Entity Tag Guide

This document describes the annotation tags you will see in the NER / merged NER output. Each entity corresponds to a labeled span in the text.

Entity	Meaning
`match_named`	Model and ground-truth agree on an explicit, uniquely named dataset span.
`actual_named`	A named dataset span present in the ground-truth but missed by the model.
`pred_named`	A named dataset span predicted by the model but not in the ground-truth.
`match_unnamed`	Model and ground-truth agree on a clearly described but unnamed dataset span.
`actual_unnamed`	An unnamed dataset span present in the ground-truth but missed by the model.
`pred_unnamed`	An unnamed dataset span predicted by the model but not in the ground-truth.
`match_vague`	Model and ground-truth agree on a vague dataset mention (lacking specific identifying details).
`actual_vague`	A vague dataset mention present in the ground-truth but missed by the model.
`pred_vague`	A vague dataset mention predicted by the model but not in the ground-truth.
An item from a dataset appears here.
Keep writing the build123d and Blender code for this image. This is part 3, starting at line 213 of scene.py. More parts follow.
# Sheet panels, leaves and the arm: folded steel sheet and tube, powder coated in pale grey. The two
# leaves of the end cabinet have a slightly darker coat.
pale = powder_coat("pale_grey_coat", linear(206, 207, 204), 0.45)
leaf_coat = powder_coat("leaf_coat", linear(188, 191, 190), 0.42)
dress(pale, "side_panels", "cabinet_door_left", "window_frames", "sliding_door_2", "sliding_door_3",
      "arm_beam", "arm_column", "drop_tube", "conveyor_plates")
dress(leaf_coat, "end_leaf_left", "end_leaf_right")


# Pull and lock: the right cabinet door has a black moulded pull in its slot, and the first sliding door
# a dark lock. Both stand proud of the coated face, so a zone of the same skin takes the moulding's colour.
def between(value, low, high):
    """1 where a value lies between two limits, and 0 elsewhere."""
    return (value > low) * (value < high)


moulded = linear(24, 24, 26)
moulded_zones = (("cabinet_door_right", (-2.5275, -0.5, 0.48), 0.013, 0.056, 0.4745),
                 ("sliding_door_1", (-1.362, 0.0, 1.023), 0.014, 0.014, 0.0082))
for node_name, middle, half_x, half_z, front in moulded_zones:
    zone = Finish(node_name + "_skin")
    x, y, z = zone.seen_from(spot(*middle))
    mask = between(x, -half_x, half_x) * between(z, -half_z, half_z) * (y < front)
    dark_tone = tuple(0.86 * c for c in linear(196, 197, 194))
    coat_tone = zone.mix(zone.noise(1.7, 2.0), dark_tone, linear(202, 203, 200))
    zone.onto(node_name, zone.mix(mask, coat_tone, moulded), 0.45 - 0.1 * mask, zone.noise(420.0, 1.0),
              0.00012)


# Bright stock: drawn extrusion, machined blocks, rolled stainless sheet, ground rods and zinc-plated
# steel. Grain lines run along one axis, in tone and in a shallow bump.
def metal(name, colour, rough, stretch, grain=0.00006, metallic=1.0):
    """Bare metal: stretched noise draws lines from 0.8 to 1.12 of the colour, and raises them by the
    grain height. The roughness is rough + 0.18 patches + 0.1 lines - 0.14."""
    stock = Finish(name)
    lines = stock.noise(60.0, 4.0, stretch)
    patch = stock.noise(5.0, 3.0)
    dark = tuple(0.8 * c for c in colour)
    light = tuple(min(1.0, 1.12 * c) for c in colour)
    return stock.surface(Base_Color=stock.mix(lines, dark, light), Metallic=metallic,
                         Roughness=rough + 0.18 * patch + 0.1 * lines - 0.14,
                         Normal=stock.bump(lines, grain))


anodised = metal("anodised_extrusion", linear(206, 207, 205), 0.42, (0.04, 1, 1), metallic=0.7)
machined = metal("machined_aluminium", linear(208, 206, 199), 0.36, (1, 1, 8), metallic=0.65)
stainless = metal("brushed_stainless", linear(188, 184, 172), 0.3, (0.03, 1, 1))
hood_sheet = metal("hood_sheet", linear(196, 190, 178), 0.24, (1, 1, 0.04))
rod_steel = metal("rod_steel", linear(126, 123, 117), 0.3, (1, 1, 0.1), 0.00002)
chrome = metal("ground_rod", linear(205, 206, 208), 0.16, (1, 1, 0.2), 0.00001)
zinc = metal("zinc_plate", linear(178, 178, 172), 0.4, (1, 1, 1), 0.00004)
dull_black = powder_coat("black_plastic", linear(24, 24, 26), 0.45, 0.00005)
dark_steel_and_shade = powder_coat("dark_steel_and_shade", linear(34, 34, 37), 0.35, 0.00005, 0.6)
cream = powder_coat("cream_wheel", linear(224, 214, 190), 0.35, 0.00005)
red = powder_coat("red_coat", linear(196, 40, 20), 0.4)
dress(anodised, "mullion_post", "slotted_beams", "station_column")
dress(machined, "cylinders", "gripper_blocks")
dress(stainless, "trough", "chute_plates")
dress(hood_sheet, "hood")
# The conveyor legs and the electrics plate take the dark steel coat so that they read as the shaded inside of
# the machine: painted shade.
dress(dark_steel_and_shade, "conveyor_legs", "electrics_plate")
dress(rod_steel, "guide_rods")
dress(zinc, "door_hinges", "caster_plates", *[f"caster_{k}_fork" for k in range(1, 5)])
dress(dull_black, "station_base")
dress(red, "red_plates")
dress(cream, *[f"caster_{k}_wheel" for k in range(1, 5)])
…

`<span> <> acronym`	Relation: marks the dataset’s acronym (e.g. `RUV <> acronym`).
`<span> <> data description`	Relation: describes what the dataset contains or how it was collected.
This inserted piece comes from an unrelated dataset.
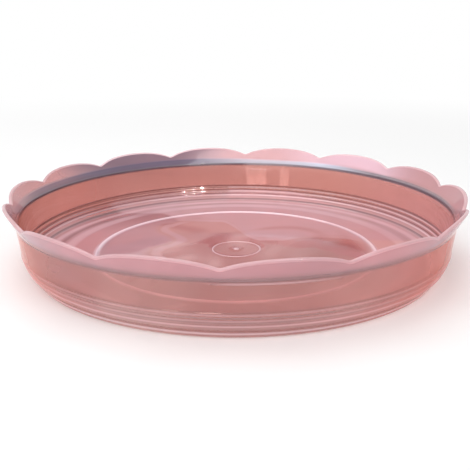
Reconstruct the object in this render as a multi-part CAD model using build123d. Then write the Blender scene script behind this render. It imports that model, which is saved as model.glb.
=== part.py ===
from build123d import *
import math
import os

# Plant saucer: one thin-walled plastic moulding with a scalloped, flared lip.
# Millimetres. +Z is up, and the origin is the centre of the plane that the foot stands on.
# A dip of the lip lies straight in front, on -Y.

# Outside of the wall, from the foot up: each corner by its step outwards and its step up
foot_edge_radius = 113.0
knee_flare = 6.0
knee_height = 9.6
wall_flare = 2.5
wall_rise = 19.9
lip_flare = 3.5
lip_rise = 6.4
wall_thickness = 1.8

# Bends between those runs
foot_edge_bend = 4.0
knee_bend = 22.0
shoulder_bend = 0.8
floor_corner_bend = 4.0

# Floor, and the foot ring under its edge
foot_height = 1.6
foot_width = 8.0
floor_thickness = 1.8

# Lobes of the lip
lobe_count = 14
lobe_rise = 4.7
dip_rounding = 2.5
lip_edge_rounding = 0.75

# Outline of half a lobe, from the dip to the crest, as control points of one curve.
# Each is a share of the lobe's half width and a share of its rise.
lobe_outline_shares = ((1.0, 0.0), (0.77, 0.62), (0.47, 1.0), (0.0, 1.0))

# Most of the lip's thickness that the rounding of either of its two edges may take
edge_rounding_limit_share = 0.42

# Corrugations of the lower wall: a bead outside with a groove behind it inside.
# Their places are counted along the inside of the wall from the corner of the floor.
corrugation_count = 3
corrugation_start = 5.3
corrugation_pitch = 2.85
corrugation_width = 2.0
corrugation_depth = 0.35

# Raised rings on the floor
pot_ring_radius = 80.5
pot_ring_width = 2.6
pot_ring_height = 0.8
centre_ring_radius = 13.8
centre_ring_width = 1.7
centre_ring_height = 0.45

# Moulding gate left at the centre of the floor
gate_radius = 1.6
gate_height = 0.5
gate_rounding = 0.3

# Length by which a blank or a cutter runs past the finished shape
overrun = 5.0

# Places that follow from the sizes
knee_radius = foot_edge_radius + knee_flare
shoulder_radius = knee_radius + wall_flare
shoulder_height = knee_height + wall_rise
dip_radius = shoulder_radius + lip_flare
dip_height = shoulder_height + lip_rise
floor_top = foot_height + floor_thickness
blank_height = dip_height + lobe_rise + overrun


def outside_corners():
    """Section corners of the outside, from the foot's edge up to the edge of the uncut lip."""
    foot_edge = Vector(foot_edge_radius, 0)
    knee = Vector(knee_radius, knee_height)
    shoulder = Vector(shoulder_radius, shoulder_height)
    blank_edge = point_at_height(shoulder, Vector(dip_radius, dip_height), blank_height)
    return foot_edge, knee, shoulder, blank_edge


def inside_corners():
    """Section corners of the inside, one wall thickness in, from the floor up past the uncut lip."""
    start, knee, shoulder, blank_edge = parallel_points(outside_corners(), wall_thickness)
    floor_corner = point_at_height(start, knee, floor_top)
    bowl_edge = point_at_height(shoulder, blank_edge, blank_height + overrun)
    return floor_corner, knee, shoulder, bowl_edge


def point_at_height(start, end, height):
    """Where the line through two section points reaches a height."""
    return start + (end - start) * ((height - start.Y) / (end.Y - start.Y))


def parallel_points(points, distance):
    """Corners of the line that runs alongside a chain of points, the distance to its left."""
    lines = []
    for start, end in zip(points, points[1:]):
        along = (end - start).normalized()
        side = Vector(-along.Y, along.X) * distance
        lines.append((start + side, end + side))
    corners = [lines[0][0]]
    for (start, end), (next_start, next_end) in zip(lines, lines[1:]):
        run = end - start
        next_run = next_end - next_start
        gap = next_start - start
        share = (gap.X * next_run.Y - gap.Y * next_run.X) / (run.X * next_run.Y - run.Y * next_run.X)
        corners.append(start + run * share)
    corners.append(lines[-1][1])
    return corners


def round_corner(face, corner, radius):
    """The flat section with one corner rounded."""
    nearest = face.vertices().sort_by_distance(Vector(corner.X, corner.Y))[0]
    return face.fillet_2d(radius, [nearest])


def bead_section(width, height):
    """A low rounded bead standing on the origin, with as much of a root below."""
    half_width = width / 2
    arc = ThreePointArc((-half_width, 0), (0, height), (half_width, 0))
    root = Polyline((half_width, 0), (half_width, -height), (-half_width, -height), (-half_width, 0))
    return make_face(arc + root)


def shell_section():
    """Half section of the plain shell, with its lip still uncut: x is the radius, y the height."""
    foot_edge, knee, shoulder, blank_edge = outside_corners()
    foot_inner_radius = foot_edge_radius - foot_width
    outside = Polygon(
        (0, foot_height),
        (foot_inner_radius, foot_height),
        (foot_inner_radius, 0),
        foot_edge,
        knee,
        shoulder,
        blank_edge,
        (0, blank_height),
        align=None,
    ).face()
    outside = round_corner(outside, foot_edge, foot_edge_bend)
    outside = round_corner(outside, knee, knee_bend)
    outside = round_corner(outside, shoulder, shoulder_bend)

    floor_corner, inner_knee, inner_shoulder, bowl_edge = inside_corners()
    bowl = Polygon(
        (0, floor_top),
        floor_corner,
        inner_knee,
        inner_shoulder,
        bowl_edge,
        (0, bowl_edge.Y),
        align=None,
    ).face()
    bowl = round_corner(bowl, floor_corner, floor_corner_bend)
    bowl = round_corner(bowl, inner_knee, knee_bend - wall_thickness)
    bowl = round_corner(bowl, inner_shoulder, shoulder_bend)
    return outside - bowl


def floor_forms():
    """Sections of what stands on the floor: the two raised rings and the moulding gate."""
    pot_ring = Pos(pot_ring_radius, floor_top) * bead_section(pot_ring_width, pot_ring_height)
    centre_ring = Pos(centre_ring_radius, floor_top) * bead_section(centre_ring_width, centre_ring_height)
    gate = Polygon(
        (0, floor_top - gate_height),
        (gate_radius, floor_top - gate_height),
        (gate_radius, floor_top + gate_height),
        (0, floor_top + gate_height),
        align=None,
    ).face()
    gate = round_corner(gate, Vector(gate_radius, floor_top + gate_height), gate_rounding)
    return pot_ring + centre_ring + gate


def corrugation_places():
    """A place on the inside of the wall for each corrugation, with its y axis square to the wall."""
    floor_corner, inner_knee, inner_shoulder, _ = inside_corners()
    inner_bend = knee_bend - wall_thickness
    wall_line = FilletPolyline(floor_corner, inner_knee, inner_shoulder, radius=inner_bend)
    places = []
    for index in range(corrugation_count):
        distance = corrugation_start + index * corrugation_pitch
        foot = wall_line.position_at(distance, position_mode=PositionMode.LENGTH)
        along = wall_line.tangent_at(distance, position_mode=PositionMode.LENGTH)
        lean = math.degrees(math.atan2(along.Y, along.X))
        places.append(Pos(foot.X, foot.Y) * Rot(0, 0, lean))
    return places


def saucer_section():
    """Half section of the whole moulding before its lip is cut."""
    section = shell_section() + floor_forms()
    outward_bead = Rot(0, 0, 180) * bead_section(corrugation_width, corrugation_depth)
    for place in corrugation_places():
        section += place * Pos(0, -wall_thickness) * outward_bead
        section -= place * outward_bead
    return section


def lobe_cutter():
    """What is cut away over one lobe, centred on +X and ending in the upright planes of its two dips."""
    half_angle = math.pi / lobe_count
    half_width = dip_radius * math.sin(half_angle)
    cutter_top = blank_height + overrun
    reach = 2 * dip_radius

    def outline(side):
        points = []
        for across_share, up_share in lobe_outline_shares:
            points.append((side * across_share * half_width, dip_height + up_share * lobe_rise))
        return Bezier(*points)

    border = Polyline(
        (half_width, dip_height),
        (half_width + overrun, dip_height),
        (half_width + overrun, cutter_top),
        (-half_width - overrun, cutter_top),
        (-half_width - overrun, dip_height),
        (-half_width, dip_height),
    )
    above_lobe = extrude(Plane.YZ * make_face([outline(1), outline(-1), border]), amount=reach)
    sector_side = reach * math.tan(half_angle)
    sector = Polygon((0, 0), (reach, -sector_side), (reach, sector_side), align=None)
    return above_lobe & extrude(sector, amount=cutter_top)


def dip_point(angle):
    """The middle of the lip's edge at the bottom of the dip that lies at an angle."""
    radius = dip_radius - wall_thickness / 2
    return Vector(radius * math.cos(angle), radius * math.sin(angle), dip_height)


def runs_along_rim(edge):
    """True for an edge that follows the lip's rim, not for one that crosses it or lies below it."""
    if edge.bounding_box().min.Z < dip_height - wall_thickness / 2:
        return False
    middle = edge.position_at(0.5)
    outward = Vector(middle.X, middle.Y, 0).normalized()
    along = edge.tangent_at(0.5)
    return abs(along.dot(outward)) < abs(along.cross(outward).length)


def make_saucer():
    """The whole moulding: a turned bowl whose lip is cut into lobes and then rounded."""
    saucer = revolve(Plane.XZ * saucer_section(), Axis.Z)

    pitch = 2 * math.pi / lobe_count
    dip_angles = [index * pitch - math.pi / 2 for index in range(lobe_count)]
    cutter = lobe_cutter()
    for angle in dip_angles:
        saucer -= Rot(0, 0, math.degrees(angle + pitch / 2)) * cutter

    dip_edges = [saucer.edges().sort_by_distance(dip_point(angle))[0] for angle in dip_angles]
    saucer = fillet(dip_edges, dip_rounding)

    rim_edges = saucer.edges().filter_by(runs_along_rim)
    return fillet(rim_edges, min(lip_edge_rounding, wall_thickness * edge_rounding_limit_share))


os.makedirs("parts", exist_ok=True)
export_step(make_saucer(), "parts/saucer.step")
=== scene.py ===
import math
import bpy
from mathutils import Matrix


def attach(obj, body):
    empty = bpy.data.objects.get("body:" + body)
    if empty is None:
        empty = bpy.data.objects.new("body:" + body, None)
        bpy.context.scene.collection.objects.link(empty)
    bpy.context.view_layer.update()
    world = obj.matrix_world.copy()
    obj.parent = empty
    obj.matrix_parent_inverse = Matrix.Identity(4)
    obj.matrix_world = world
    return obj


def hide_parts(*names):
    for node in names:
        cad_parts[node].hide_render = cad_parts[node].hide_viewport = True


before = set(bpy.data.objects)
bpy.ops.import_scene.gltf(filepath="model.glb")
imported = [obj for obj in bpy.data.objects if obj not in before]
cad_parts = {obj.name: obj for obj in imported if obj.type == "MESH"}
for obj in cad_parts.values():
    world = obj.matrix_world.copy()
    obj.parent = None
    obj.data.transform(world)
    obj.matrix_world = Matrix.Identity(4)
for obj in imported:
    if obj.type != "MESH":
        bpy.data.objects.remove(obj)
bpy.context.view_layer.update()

from types import SimpleNamespace

import bmesh
import bpy
from mathutils import Matrix, Vector, noise
from mathutils.geometry import intersect_line_line

# A see-through rose plastic plant saucer on a pale floor. Metres, +Z up, its axis on the Z axis.
MM = 0.001
hair = 0.01 * MM  # smallest distance that tells two places apart
merge_distance = hair / 10
curve_halvings = 30

# Outside of the wall, from the foot up, as steps outwards and upwards
foot_edge_radius = 113.0 * MM
knee_flare, knee_height = 6.0 * MM, 9.6 * MM
wall_flare, wall_rise = 2.5 * MM, 19.9 * MM
lip_flare, lip_rise = 3.5 * MM, 6.4 * MM
wall_thickness = 1.8 * MM

# Bends, each with the number of steps that turn it
foot_edge_bend, foot_edge_steps = 4.0 * MM, 7
knee_bend, knee_steps = 22.0 * MM, 34
shoulder_bend, shoulder_steps = 2.0 * MM, 6
floor_corner_bend, floor_corner_steps = 4.0 * MM, 7
rim_bend, rim_steps = 0.75 * MM, 5
foot_ring_bend, foot_ring_steps = 0.3 * MM, 2
round_profile = 0.5

# Floor and foot ring
foot_height = 1.6 * MM
foot_width = 8.0 * MM
floor_thickness = 1.8 * MM

# Lobes of the lip
lobe_count = 14
lobe_rise = 4.7 * MM
dip_rounding = 2.5 * MM
columns_per_lobe = 28
column_crowding = 0.7  # share by which the columns stand closer at the dips than on average
across_shares = (1.0, 0.77, 0.47, 0.0)
up_shares = (0.0, 0.62, 1.0, 1.0)

# Corrugations of the lower wall
corrugation_count = 3
corrugation_start = 5.3 * MM
corrugation_pitch = 2.85 * MM
corrugation_width = 2.4 * MM
corrugation_depth = 0.35 * MM
furrow_offset, furrow_width = 0.65 * MM, 1.3 * MM  # painted shade line along one flank of each
glow_width = 1.5 * MM  # painted highlight line along the other

# Raised forms of the floor
pot_ring_radius, pot_ring_width, pot_ring_height = 80.5 * MM, 3.4 * MM, 0.8 * MM
centre_ring_radius, centre_ring_width, centre_ring_height = 13.8 * MM, 2.0 * MM, 0.45 * MM
bead_rows = 9
gate_radius, gate_height, gate_bend = 1.6 * MM, 0.5 * MM, 0.3 * MM

# Greatest length of a face along the section
floor_row = 4.0 * MM
wall_row = 3.0 * MM

# Slight waves that the floor took on as it cooled: height and closeness
floor_wave_height = 0.45 * MM
floor_wave_count = 16.0
floor_wave_end = 106.0 * MM

# Numbers that the mesh carries at its points for the finish
point_marks = "inside", "relief", "furrow", "up_the_lip"

# Places that follow
knee_radius = foot_edge_radius + knee_flare
shoulder_radius = knee_radius + wall_flare
shoulder_height = knee_height + wall_rise
dip_radius = shoulder_radius + lip_flare
dip_height = shoulder_height + lip_rise
crest_height = dip_height + lobe_rise
floor_top = foot_height + floor_thickness
flare = lip_flare / lip_rise
lobe_pitch = 2 * math.pi / lobe_count


def section_point(radius, height):
    """A point of the half section, which is drawn in the XZ plane."""
    return Vector((radius, 0, height))


def crossing(first, second):
    """Where two lines of the section meet."""
    return intersect_line_line(*first, *second)[0]


def inside_of(start, end):
    """The line one wall thickness inside a line of the outside."""
    along = (end - start).normalized()
    inwards = Vector((-along.z, 0, along.x)) * wall_thickness
    return start + inwards, end + inwards


def level(height):
    """A level line of the section."""
    return section_point(0, height), section_point(1, height)


foot_edge = section_point(foot_edge_radius, 0)
knee = section_point(knee_radius, knee_height)
shoulder = section_point(shoulder_radius, shoulder_height)
crest_edge = section_point(dip_radius + lobe_rise * flare, crest_height)
inside_lower = inside_of(foot_edge, knee)
inside_upper = inside_of(knee, shoulder)
inside_lip = inside_of(shoulder, crest_edge)
floor_corner = crossing(inside_lower, level(floor_top))
inside_knee = crossing(inside_lower, inside_upper)
inside_shoulder = crossing(inside_upper, inside_lip)
inside_edge = crossing(inside_lip, level(crest_height))
knee_turn = (knee - foot_edge).angle(shoulder - knee)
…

`<span> <> data geography`	Relation: indicates the geographic coverage of the dataset (e.g. country, region).
`<span> <> data source`	Relation: links to the original source or repository of the data.
`<span> <> data type`	Relation: specifies the type of data (e.g. survey, census, register).
`<span> <> geography`	Relation: connects the dataset to its referenced geography (may duplicate data geography).
`<span> <> publication year`	Relation: the year the dataset (or its documentation) was published.
`<span> <> publisher`	Relation: the organization or entity that published the dataset.
`<span> <> reference year`	Relation: the year the data were actually collected or refer to.
`<span> <> version`	Relation: the version identifier of the dataset (e.g. “v5”, “Version 2”).

Use this guide when reviewing model predictions to quickly identify correct matches, false positives, and false negatives, as well as any extracted relations.